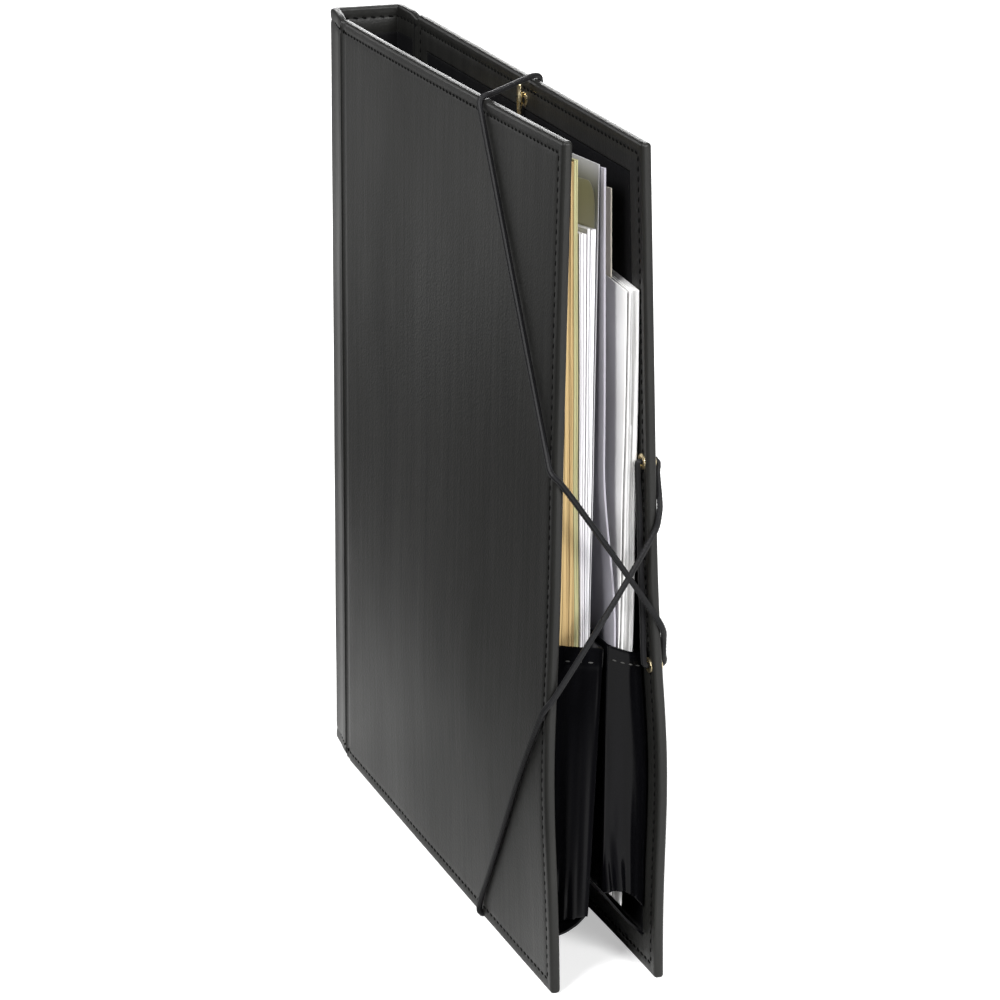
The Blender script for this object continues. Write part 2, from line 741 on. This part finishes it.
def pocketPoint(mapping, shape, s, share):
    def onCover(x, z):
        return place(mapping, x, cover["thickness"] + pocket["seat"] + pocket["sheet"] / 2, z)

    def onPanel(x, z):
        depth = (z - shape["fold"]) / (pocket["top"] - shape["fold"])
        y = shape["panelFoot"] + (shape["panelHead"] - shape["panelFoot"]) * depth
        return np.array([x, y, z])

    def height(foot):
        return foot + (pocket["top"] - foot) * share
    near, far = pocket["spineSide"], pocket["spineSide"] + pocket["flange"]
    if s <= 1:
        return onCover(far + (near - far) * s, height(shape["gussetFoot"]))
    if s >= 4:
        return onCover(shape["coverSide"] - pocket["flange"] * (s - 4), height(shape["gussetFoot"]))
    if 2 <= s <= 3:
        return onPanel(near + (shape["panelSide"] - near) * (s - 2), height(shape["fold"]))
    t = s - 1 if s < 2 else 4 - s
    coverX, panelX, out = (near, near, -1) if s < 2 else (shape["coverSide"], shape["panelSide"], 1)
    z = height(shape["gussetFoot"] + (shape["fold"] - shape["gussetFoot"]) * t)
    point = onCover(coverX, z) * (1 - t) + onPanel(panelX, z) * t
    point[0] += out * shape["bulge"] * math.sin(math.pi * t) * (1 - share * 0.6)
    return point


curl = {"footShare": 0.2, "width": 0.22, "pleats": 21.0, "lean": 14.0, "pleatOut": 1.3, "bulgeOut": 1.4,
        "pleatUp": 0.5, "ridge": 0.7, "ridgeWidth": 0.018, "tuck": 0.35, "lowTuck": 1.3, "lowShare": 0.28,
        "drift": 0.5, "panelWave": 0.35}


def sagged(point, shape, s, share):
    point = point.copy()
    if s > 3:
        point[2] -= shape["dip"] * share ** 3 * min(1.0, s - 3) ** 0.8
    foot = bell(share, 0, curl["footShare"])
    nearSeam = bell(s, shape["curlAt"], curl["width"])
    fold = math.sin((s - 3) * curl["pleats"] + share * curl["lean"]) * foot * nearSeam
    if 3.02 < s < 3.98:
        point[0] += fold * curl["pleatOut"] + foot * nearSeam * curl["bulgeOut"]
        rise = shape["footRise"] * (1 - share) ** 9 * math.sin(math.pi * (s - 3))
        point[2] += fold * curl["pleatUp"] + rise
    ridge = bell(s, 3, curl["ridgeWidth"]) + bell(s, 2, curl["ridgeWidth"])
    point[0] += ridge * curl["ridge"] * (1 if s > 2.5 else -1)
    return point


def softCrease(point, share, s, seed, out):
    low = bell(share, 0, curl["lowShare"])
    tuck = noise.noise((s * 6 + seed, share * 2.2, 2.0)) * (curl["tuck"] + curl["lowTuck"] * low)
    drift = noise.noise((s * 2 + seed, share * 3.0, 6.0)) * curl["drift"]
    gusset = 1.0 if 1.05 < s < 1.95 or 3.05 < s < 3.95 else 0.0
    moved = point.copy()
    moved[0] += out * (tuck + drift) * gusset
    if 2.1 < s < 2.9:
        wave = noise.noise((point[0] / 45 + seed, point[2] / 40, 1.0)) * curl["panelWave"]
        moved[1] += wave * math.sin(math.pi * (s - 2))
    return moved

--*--

Return all of the data word for word.

THE OUTPUT
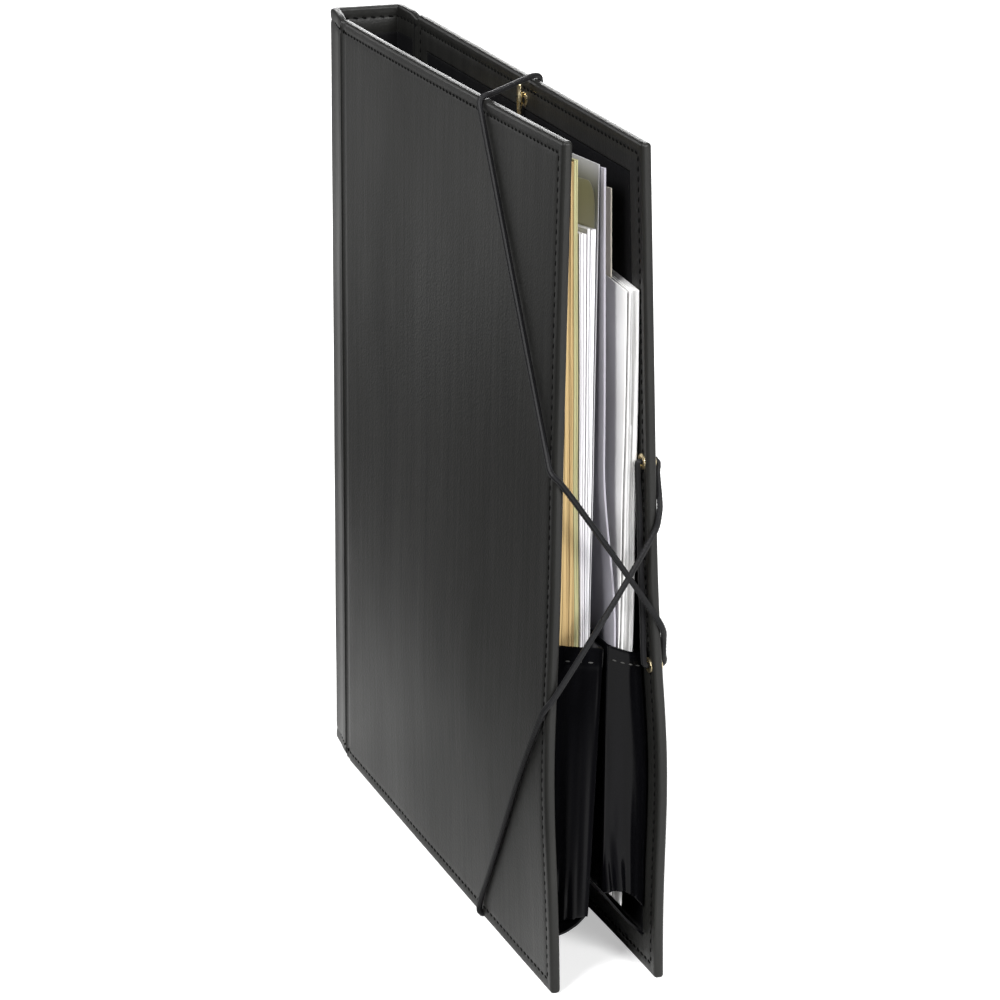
The Blender script for this object continues. Write part 2, from line 741 on. This part finishes it.
def pocketPoint(mapping, shape, s, share):
    def onCover(x, z):
        return place(mapping, x, cover["thickness"] + pocket["seat"] + pocket["sheet"] / 2, z)

    def onPanel(x, z):
        depth = (z - shape["fold"]) / (pocket["top"] - shape["fold"])
        y = shape["panelFoot"] + (shape["panelHead"] - shape["panelFoot"]) * depth
        return np.array([x, y, z])

    def height(foot):
        return foot + (pocket["top"] - foot) * share
    near, far = pocket["spineSide"], pocket["spineSide"] + pocket["flange"]
    if s <= 1:
        return onCover(far + (near - far) * s, height(shape["gussetFoot"]))
    if s >= 4:
        return onCover(shape["coverSide"] - pocket["flange"] * (s - 4), height(shape["gussetFoot"]))
    if 2 <= s <= 3:
        return onPanel(near + (shape["panelSide"] - near) * (s - 2), height(shape["fold"]))
    t = s - 1 if s < 2 else 4 - s
    coverX, panelX, out = (near, near, -1) if s < 2 else (shape["coverSide"], shape["panelSide"], 1)
    z = height(shape["gussetFoot"] + (shape["fold"] - shape["gussetFoot"]) * t)
    point = onCover(coverX, z) * (1 - t) + onPanel(panelX, z) * t
    point[0] += out * shape["bulge"] * math.sin(math.pi * t) * (1 - share * 0.6)
    return point


curl = {"footShare": 0.2, "width": 0.22, "pleats": 21.0, "lean": 14.0, "pleatOut": 1.3, "bulgeOut": 1.4,
        "pleatUp": 0.5, "ridge": 0.7, "ridgeWidth": 0.018, "tuck": 0.35, "lowTuck": 1.3, "lowShare": 0.28,
        "drift": 0.5, "panelWave": 0.35}


def sagged(point, shape, s, share):
    point = point.copy()
    if s > 3:
        point[2] -= shape["dip"] * share ** 3 * min(1.0, s - 3) ** 0.8
    foot = bell(share, 0, curl["footShare"])
    nearSeam = bell(s, shape["curlAt"], curl["width"])
    fold = math.sin((s - 3) * curl["pleats"] + share * curl["lean"]) * foot * nearSeam
    if 3.02 < s < 3.98:
        point[0] += fold * curl["pleatOut"] + foot * nearSeam * curl["bulgeOut"]
        rise = shape["footRise"] * (1 - share) ** 9 * math.sin(math.pi * (s - 3))
        point[2] += fold * curl["pleatUp"] + rise
    ridge = bell(s, 3, curl["ridgeWidth"]) + bell(s, 2, curl["ridgeWidth"])
    point[0] += ridge * curl["ridge"] * (1 if s > 2.5 else -1)
    return point


def softCrease(point, share, s, seed, out):
    low = bell(share, 0, curl["lowShare"])
    tuck = noise.noise((s * 6 + seed, share * 2.2, 2.0)) * (curl["tuck"] + curl["lowTuck"] * low)
    drift = noise.noise((s * 2 + seed, share * 3.0, 6.0)) * curl["drift"]
    gusset = 1.0 if 1.05 < s < 1.95 or 3.05 < s < 3.95 else 0.0
    moved = point.copy()
    moved[0] += out * (tuck + drift) * gusset
    if 2.1 < s < 2.9:
        wave = noise.noise((point[0] / 45 + seed, point[2] / 40, 1.0)) * curl["panelWave"]
        moved[1] += wave * math.sin(math.pi * (s - 2))
    return moved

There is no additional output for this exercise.